The ambush on Tuesday, on an island in Ruvuma River the border between the two countries, is the latest in a spate of execution-style attacks in the area since 2017 that have so far killed more than 100 people.
The gas deposits are in the northern Mozambican province Cabo Delgado and researchers found the militants based there and launch attacks on both sides of the border are linked to Islamist groups in Tanzania, Somalia, Kenya and the Great Lakes region, where some received training.
“A group of armed men is believed to have entered the country from Mozambique, ambushed the farmers, rounded them up and shot them,” Tanzania’s director of criminal investigations (DCI), Robert Boaz, told journalists.

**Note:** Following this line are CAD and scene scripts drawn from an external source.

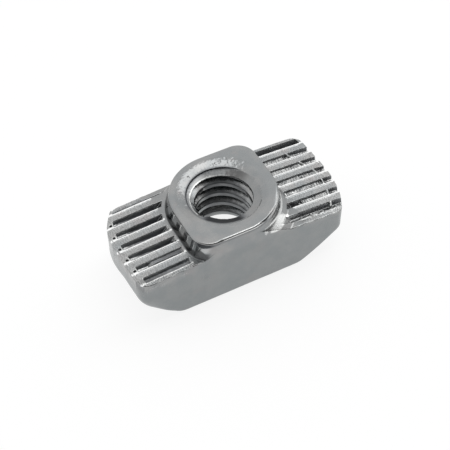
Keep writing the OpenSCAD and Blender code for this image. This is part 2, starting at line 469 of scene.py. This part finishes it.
def surface_net(field, low, step):
    """Closed mesh of quads where the field changes sign, one vertex in each cell that it crosses."""
    inside = field < 0
    corners = [(i, j, k) for i in (0, 1) for j in (0, 1) for k in (0, 1)]
    nx, ny, nz = (n - 1 for n in field.shape)
    count = sum(inside[i:i + nx, j:j + ny, k:k + nz].astype(np.uint8) for i, j, k in corners)
    active = (count > 0) & (count < len(corners))
    cells = np.argwhere(active)
    ids = np.full(active.shape, -1, np.int32)
    ids[active] = np.arange(len(cells))
    values = np.stack([field[tuple((cells + corner).T)] for corner in corners], 1)
    total = np.zeros((len(cells), 3))
    hits = np.zeros(len(cells))
    for axis in range(3):
        for start, corner in enumerate(corners):
            if corner[axis]:
                continue
            end = start + (4, 2, 1)[axis]
            crossed = (values[:, start] < 0) != (values[:, end] < 0)
            place = np.tile(np.array(corner, float), (crossed.sum(), 1))
            first = values[crossed, start]
            place[:, axis] += first / (first - values[crossed, end])
            total[crossed] += place
            hits[crossed] += 1
    points = np.array(low) + step * (cells + total / hits[:, None])
    quads = []
    for axis in range(3):
        second, third = (axis + 1) % 3, (axis + 2) % 3
        ahead = np.roll(inside, -1, axis)
        crossed = np.argwhere(inside != ahead)
        keep = crossed[:, axis] < field.shape[axis] - 1
        keep = keep & (crossed[:, second] > 0) & (crossed[:, third] > 0)
        crossed = crossed[keep]
        back, left = np.eye(3, dtype=int)[second], np.eye(3, dtype=int)[third]
        ring = [crossed, crossed - back, crossed - back - left, crossed - left]
        quad = np.stack([ids[tuple(c.T)] for c in ring], 1)
        outward = inside[tuple(crossed.T)]
        quads.append(np.where(outward[:, None], quad, quad[:, ::-1]))
    return points, np.concatenate(quads)


def slope_at(field, points, reach=0.01):
    """Gradient of the field at the points."""
    parts = []
    for axis in range(3):
        offset = np.zeros(3)
        offset[axis] = reach
        ahead, behind = points + offset, points - offset
        parts.append((field(*ahead.T) - field(*behind.T)) / (2 * reach))
    return np.stack(parts, 1)


def settle(field, points, rounds, most):
    """Moves points onto the surface, by at most the given distance in each round."""
    for _ in range(rounds):
        slope = slope_at(field, points)
        move = -(field(*points.T) / np.maximum((slope ** 2).sum(1), 0.2))[:, None] * slope
        far = np.linalg.norm(move, axis=1, keepdims=True)
        points = points + move * np.minimum(1, most / np.maximum(far, 1e-9))
    return points


def decimated(mesh, ratio):
    """Copy of a mesh with fewer faces, which goes mostly from the flat sides."""
    holder = bpy.data.objects.new("holder", mesh)
    bpy.context.scene.collection.objects.link(holder)
    modifier = holder.modifiers.new("fewer", "DECIMATE")
    modifier.ratio = ratio
    bpy.context.view_layer.update()
    graph = bpy.context.evaluated_depsgraph_get()
    result = bpy.data.meshes.new_from_object(holder.evaluated_get(graph))
    bpy.data.objects.remove(holder)
    return result


def mesh_points(mesh):
    """Vertices of a mesh as rows of millimetres."""
    flat = np.zeros(len(mesh.vertices) * 3, np.float32)
    mesh.vertices.foreach_get("co", flat)
    return flat.reshape(-1, 3).astype(float) / MM


def store(mesh, name, values):
    """Keeps one number for each vertex, for the material to read."""
    attribute = mesh.attributes.new(name, "FLOAT", "POINT")
    attribute.data.foreach_set("value", values.astype(np.float32))


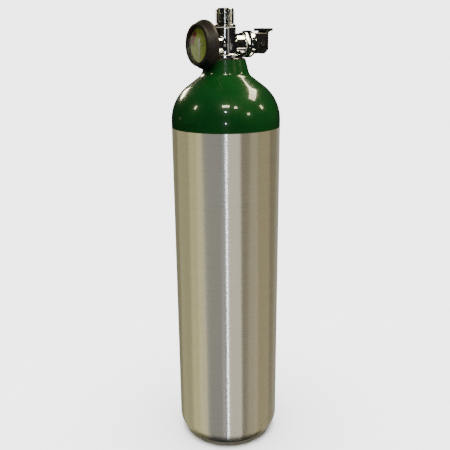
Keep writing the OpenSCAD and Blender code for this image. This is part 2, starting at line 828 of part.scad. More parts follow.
burst_gasket_h = 0.6;
burst_disc_h = 0.25;
plug_shank = plug_seat + burst_gasket_h + burst_disc_h;

module safety_plug() {
  head_h = 5;
  vents = 4;
  color(brass)
    along_plug()
      difference() {
        union() {
          translate([0, 0, plug_shank]) cylinder(r = plug_port_r - run_gap, h = plug_face - plug_shank);
          hex_nut(12, plug_face, plug_face + head_h);
        }
        translate([0, 0, plug_shank - 1]) cylinder(r = 1.5, h = plug_face - plug_shank + 4);
        for (i = [0 : vents - 1])
          rotate([0, 0, 30 + i * 360 / vents])
            translate([0, 0, plug_face + head_h / 2]) rotate([0, 90, 0]) cylinder(r = 0.8, h = 9);
      }
}

module burst_disc() {
  color([0.80, 0.45, 0.28])
    along_plug() translate([0, 0, plug_seat + burst_gasket_h]) cylinder(r = plug_port_r - 0.1, h = burst_disc_h);
}

module burst_gasket() {
  color(nylon) along_plug() ring(plug_port_r - 0.1, 1.6, plug_seat, plug_seat + burst_gasket_h);
}

cylinder_shell();
shoulder_enamel();
neck_o_ring();
valve_body();
anti_debris_tube();
outlet_gasket();
outlet_connector();
outlet_filter();
bonnet();
bonnet_gasket();
spindle_o_ring();
spindle();
seat_disc();
closing_spring();
thrust_washer();
toggle_lever();
lever_pin();
pin_clips();
gauge_seal();
gauge_socket();
gauge_case();
gauge_boot();
bourdon_tube();
movement_plates();
sector_gear();
movement_link();
pinion_arbor();
hairspring();
gauge_dial();
dial_screws();
gauge_pointer();
lens_gasket();
gauge_lens();
gauge_bezel();
safety_plug();
burst_disc();
burst_gasket();
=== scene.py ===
"""Looks of a portable breathing-gas cylinder with a flip-lever valve and a pressure gauge.

Sizes named here are in millimetres unless a comment says otherwise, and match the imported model.
The gauge points along -X, the lever is on the +X side and the safety plug faces +Y.
"""
import math

import bpy
import bmesh
import numpy as np
from mathutils import Matrix, Vector


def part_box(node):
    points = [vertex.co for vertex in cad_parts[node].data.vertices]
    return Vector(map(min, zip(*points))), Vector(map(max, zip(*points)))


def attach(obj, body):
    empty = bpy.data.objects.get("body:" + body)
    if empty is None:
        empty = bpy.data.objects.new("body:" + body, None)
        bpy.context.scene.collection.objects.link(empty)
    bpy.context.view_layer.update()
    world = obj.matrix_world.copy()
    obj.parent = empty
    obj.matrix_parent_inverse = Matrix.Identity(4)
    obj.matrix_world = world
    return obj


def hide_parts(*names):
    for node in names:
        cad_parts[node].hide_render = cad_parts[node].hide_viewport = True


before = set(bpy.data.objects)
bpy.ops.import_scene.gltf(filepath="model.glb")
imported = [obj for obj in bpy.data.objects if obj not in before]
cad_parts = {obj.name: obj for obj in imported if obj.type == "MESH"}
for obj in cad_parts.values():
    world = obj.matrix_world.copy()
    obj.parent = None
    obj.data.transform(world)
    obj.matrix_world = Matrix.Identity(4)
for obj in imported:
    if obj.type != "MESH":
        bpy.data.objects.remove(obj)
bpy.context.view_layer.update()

MM = 0.001
TURN = 2 * math.pi


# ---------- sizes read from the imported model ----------

def low(node):
    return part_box(node)[0] / MM


def high(node):
    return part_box(node)[1] / MM


tank_r = high("cylinder_shell").x
tank_h = high("cylinder_shell").z
enamel_z = low("shoulder_enamel").z
body_top = high("valve_body").z
outlet_top = high("outlet_connector").z
outlet_z = high("outlet_gasket").z
bonnet_x = low("bonnet_gasket").x
bonnet_end = high("bonnet").x
washer_end = high("thrust_washer").x
lever_half = high("toggle_lever").y
lever_top = high("toggle_lever").z
gauge_back = -high("gauge_case").x
boot_back = -high("gauge_boot").x
boot_front = -low("gauge_boot").x
bezel_front = -low("gauge_bezel").x
dial_front = -low("gauge_dial").x
dial_r = high("gauge_dial").y
case_r = high("gauge_case").y
valve_z = (high("gauge_case").z + low("gauge_case").z) / 2
stem_bottom = low("valve_body").z
pin_x = (low("lever_pin").x + high("lever_pin").x) / 2

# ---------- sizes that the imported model's boxes don't show ----------

tank_wall = 5.4
base_thick = 9
base_round = 19
shoulder_round = 42.6
shoulder_slope = math.radians(37)
neck_r = 20
neck_h = 16.1
neck_flare = 4.2
neck_chamfer = 1.2
enamel_thick = 0.3
neck_thread_r = 14.29
neck_pitch = 2.117
outlet_r = 9.525
outlet_pitch = 1.5875
outlet_bore_r = 5.5
outlet_shank_r = 7.45
filter_r = 4.4
thread_depth = 0.61
thread_gap = 0.1
gland_r = neck_thread_r + 2.75
gland_depth = 2.4
gasket_h = 0.8
spindle_r = 3
pin_r = 1.5
run_gap = 0.05

# ---------- outlines, as (radius, height) points ----------


def arc(cx, cy, r, start, end, steps):
    """Points round a circle, with the angles in degrees."""
    angles = np.radians(np.linspace(start, end, steps + 1))
    return [(cx + r * math.cos(a), cy + r * math.sin(a)) for a in angles]


def curve(a, corner, b, steps):
    """Quadratic curve from a to b, pulled towards the corner."""
    return [tuple((1 - t) ** 2 * p + 2 * t * (1 - t) * q + t ** 2 * s for p, q, s in zip(a, corner, b))
            for t in np.linspace(0, 1, steps + 1)]


def line(a, b, steps):
    return [tuple(p + (q - p) * t for p, q in zip(a, b)) for t in np.linspace(0, 1, steps + 1)]


def soften(points, r, steps=3):
    """Rounds every corner of a closed outline that is sharper than 15 degrees and off the axis."""
    made = []
    count = len(points)
    for i, here in enumerate(points):
        corner = Vector(here)
        back = Vector(points[i - 1]) - corner
        ahead = Vector(points[(i + 1) % count]) - corner
        smooth = back.length < 1e-6 or ahead.length < 1e-6 or back.angle(ahead) > math.radians(165)
        if smooth or here[0] < 1e-6:
            made.append(here)
            continue
        cut = min(r, 0.4 * back.length, 0.4 * ahead.length)
        made += curve(corner + back.normalized() * cut, corner, corner + ahead.normalized() * cut, steps)
    return made


# ---------- meshes ----------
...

Seven people were injured and hospitalised and Tanzanian security forces are searching for the attackers, he said.
In June, gunmen from an Islamist militant armed group in Cabo Delgado killed 11 people in northern Mozambique near the border with Tanzania.
Impoverished Cabo Delgado, surrounded by dense forests and isolated villages, houses a number of multinational companies developing one of the biggest offshore gas finds in a decade – estimated to be worth at least $30 billion.
The attacks mostly targeted civilians and government buildings. In February US energy giant Anadarko said a worker was killed and others injured in two attacks near the construction site for its massive liquefied natural gas (LNG) project.